◆ EXCERPTED DATA:
*-*-*

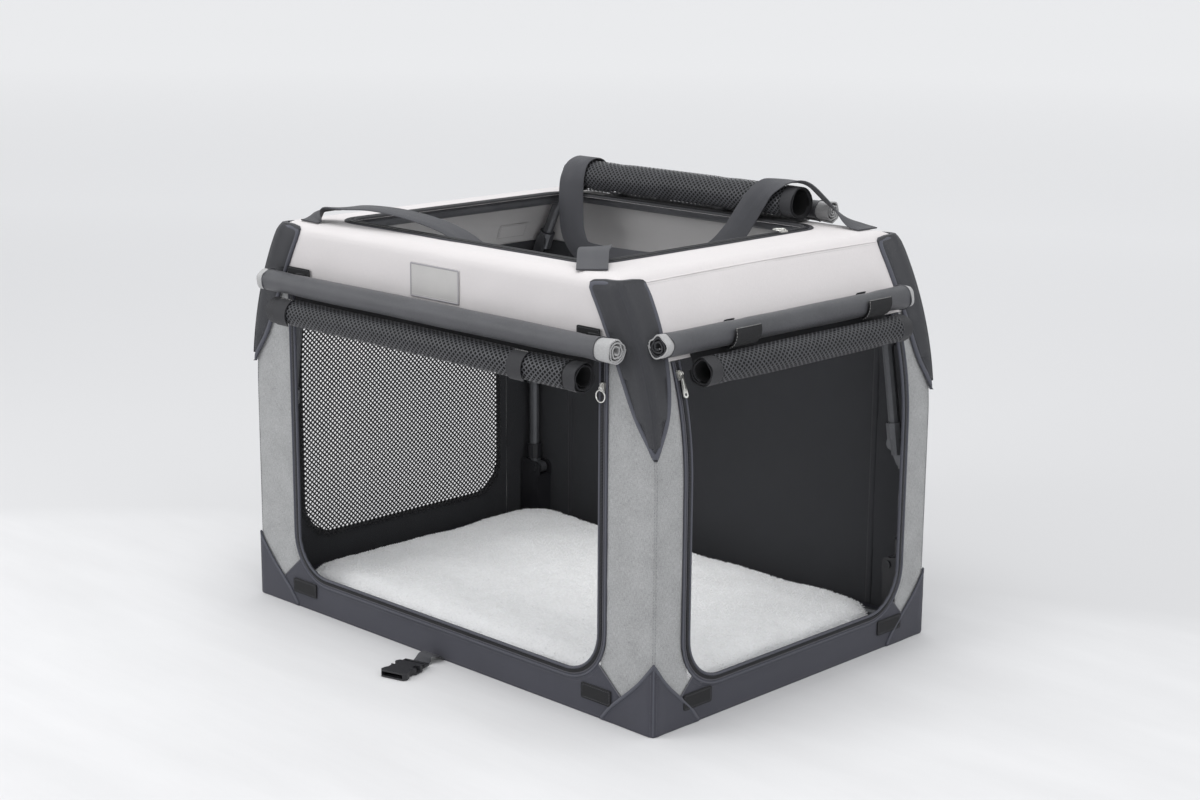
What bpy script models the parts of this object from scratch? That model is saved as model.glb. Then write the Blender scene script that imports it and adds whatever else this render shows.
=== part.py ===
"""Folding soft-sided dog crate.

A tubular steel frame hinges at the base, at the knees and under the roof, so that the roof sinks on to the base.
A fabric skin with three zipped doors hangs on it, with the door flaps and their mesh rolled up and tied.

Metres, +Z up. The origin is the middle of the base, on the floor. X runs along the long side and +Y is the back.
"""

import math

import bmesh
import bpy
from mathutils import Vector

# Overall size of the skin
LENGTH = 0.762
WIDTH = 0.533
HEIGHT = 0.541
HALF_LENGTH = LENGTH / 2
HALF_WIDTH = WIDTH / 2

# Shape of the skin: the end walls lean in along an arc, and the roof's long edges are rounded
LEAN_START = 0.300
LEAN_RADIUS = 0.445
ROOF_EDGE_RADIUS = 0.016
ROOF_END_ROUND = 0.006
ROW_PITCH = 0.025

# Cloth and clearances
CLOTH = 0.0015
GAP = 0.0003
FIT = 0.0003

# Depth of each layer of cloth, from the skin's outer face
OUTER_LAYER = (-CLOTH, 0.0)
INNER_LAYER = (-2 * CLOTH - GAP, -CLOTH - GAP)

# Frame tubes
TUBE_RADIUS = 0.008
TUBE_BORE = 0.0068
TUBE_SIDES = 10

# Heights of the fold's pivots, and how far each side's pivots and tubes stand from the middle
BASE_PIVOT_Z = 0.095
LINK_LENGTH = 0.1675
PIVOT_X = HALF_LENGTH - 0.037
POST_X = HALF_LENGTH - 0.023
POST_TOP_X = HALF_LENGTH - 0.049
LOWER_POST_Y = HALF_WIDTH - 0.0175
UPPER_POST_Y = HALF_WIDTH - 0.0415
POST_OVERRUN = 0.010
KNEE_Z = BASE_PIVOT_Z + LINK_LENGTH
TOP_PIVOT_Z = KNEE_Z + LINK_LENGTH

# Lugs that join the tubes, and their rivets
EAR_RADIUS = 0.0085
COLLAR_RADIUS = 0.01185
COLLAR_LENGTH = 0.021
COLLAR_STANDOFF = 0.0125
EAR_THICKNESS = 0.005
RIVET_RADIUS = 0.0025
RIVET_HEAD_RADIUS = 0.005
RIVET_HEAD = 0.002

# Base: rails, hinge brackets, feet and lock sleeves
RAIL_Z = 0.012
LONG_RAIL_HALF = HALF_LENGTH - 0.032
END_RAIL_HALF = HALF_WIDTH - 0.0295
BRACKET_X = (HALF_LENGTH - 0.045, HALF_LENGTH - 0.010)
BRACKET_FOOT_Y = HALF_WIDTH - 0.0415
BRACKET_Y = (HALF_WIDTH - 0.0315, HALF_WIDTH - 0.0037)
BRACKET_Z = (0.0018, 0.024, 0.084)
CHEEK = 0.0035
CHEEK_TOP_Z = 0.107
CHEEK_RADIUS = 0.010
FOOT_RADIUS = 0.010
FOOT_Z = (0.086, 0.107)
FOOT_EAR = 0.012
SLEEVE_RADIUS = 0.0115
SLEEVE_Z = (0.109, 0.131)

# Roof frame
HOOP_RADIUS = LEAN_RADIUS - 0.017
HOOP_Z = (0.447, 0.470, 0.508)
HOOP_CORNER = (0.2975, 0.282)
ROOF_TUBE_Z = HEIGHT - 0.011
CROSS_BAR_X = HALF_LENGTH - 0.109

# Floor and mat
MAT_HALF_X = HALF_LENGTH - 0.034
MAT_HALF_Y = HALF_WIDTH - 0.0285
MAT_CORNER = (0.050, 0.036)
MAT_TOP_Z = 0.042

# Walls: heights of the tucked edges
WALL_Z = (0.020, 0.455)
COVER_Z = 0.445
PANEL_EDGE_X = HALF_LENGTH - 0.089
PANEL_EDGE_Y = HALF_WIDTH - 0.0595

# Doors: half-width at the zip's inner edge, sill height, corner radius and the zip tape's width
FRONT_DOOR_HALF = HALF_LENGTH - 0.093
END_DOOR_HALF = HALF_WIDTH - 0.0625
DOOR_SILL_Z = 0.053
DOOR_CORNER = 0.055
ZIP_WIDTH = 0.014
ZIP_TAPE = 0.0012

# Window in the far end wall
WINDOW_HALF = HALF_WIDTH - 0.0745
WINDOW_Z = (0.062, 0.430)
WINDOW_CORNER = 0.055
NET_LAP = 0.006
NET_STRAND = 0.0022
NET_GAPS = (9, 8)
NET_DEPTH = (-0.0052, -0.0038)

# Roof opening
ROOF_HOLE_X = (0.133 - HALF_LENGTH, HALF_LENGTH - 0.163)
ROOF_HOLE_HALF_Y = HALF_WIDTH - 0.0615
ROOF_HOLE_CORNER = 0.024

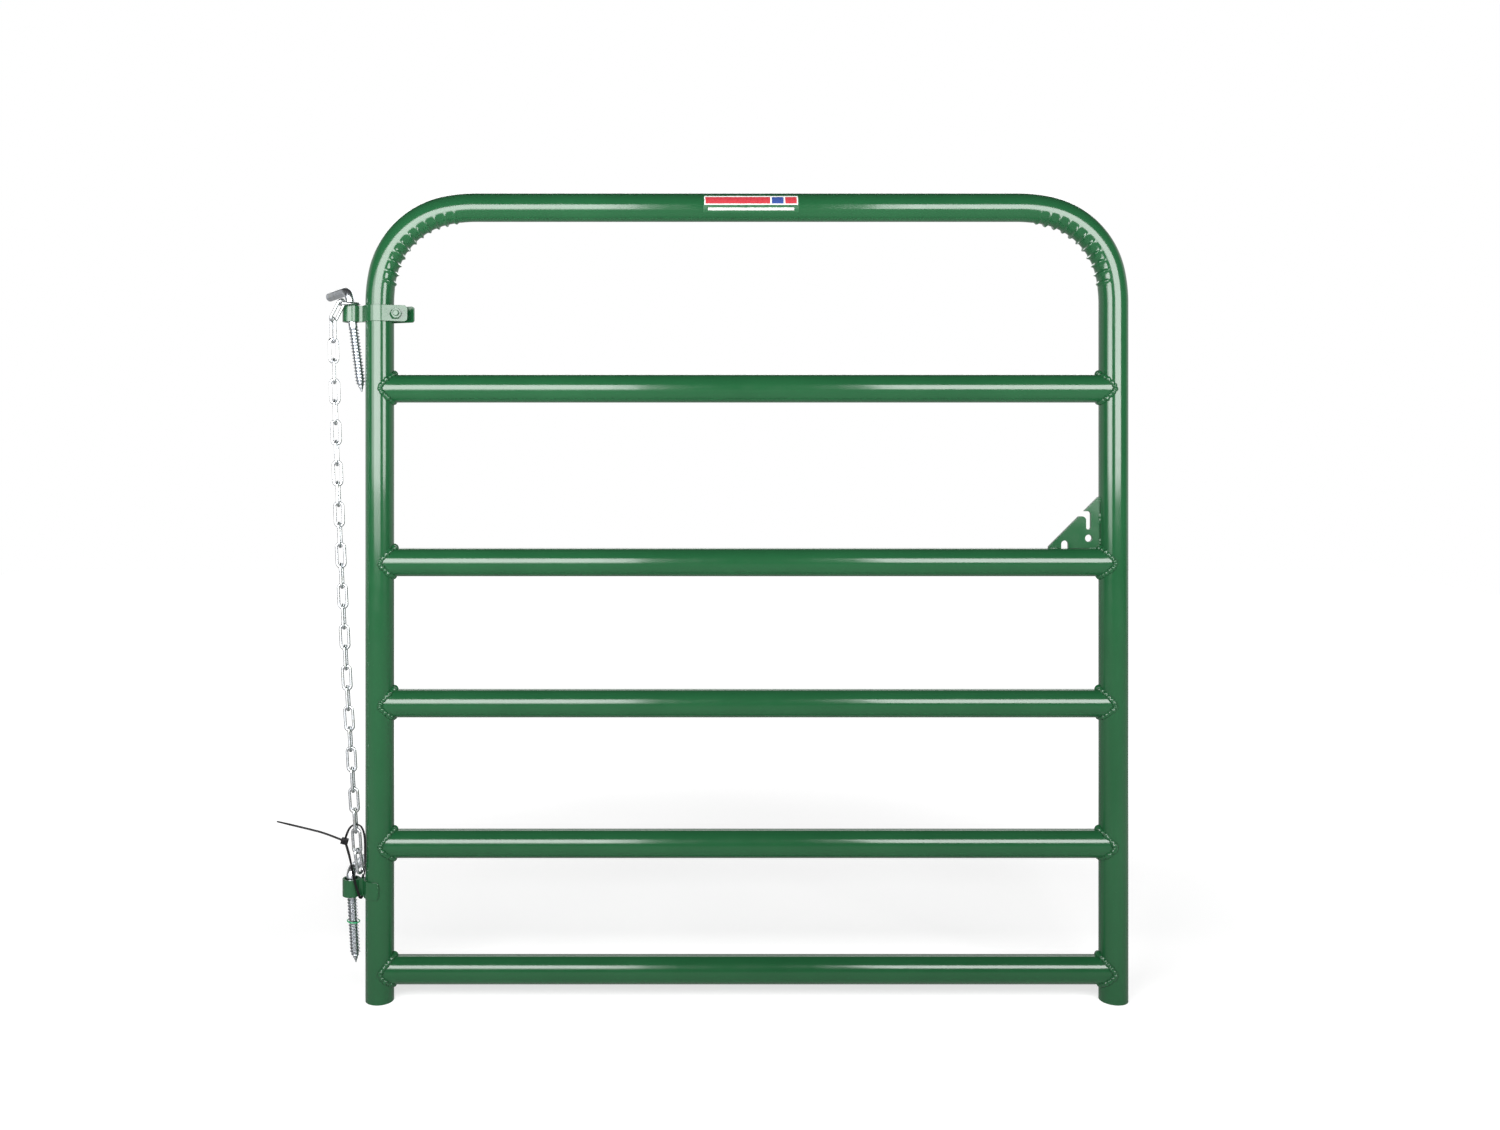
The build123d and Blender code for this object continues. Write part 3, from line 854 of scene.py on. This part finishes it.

*-*-*

◆ WRITTEN REQUEST:
Look through the data above. Each line containing the word "Blender" needs to be copied.

◆ OUTPUT BELOW:
What bpy script models the parts of this object from scratch? That model is saved as model.glb. Then write the Blender scene script that imports it and adds whatever else this render shows.
The build123d and Blender code for this object continues. Write part 3, from line 854 of scene.py on. This part finishes it.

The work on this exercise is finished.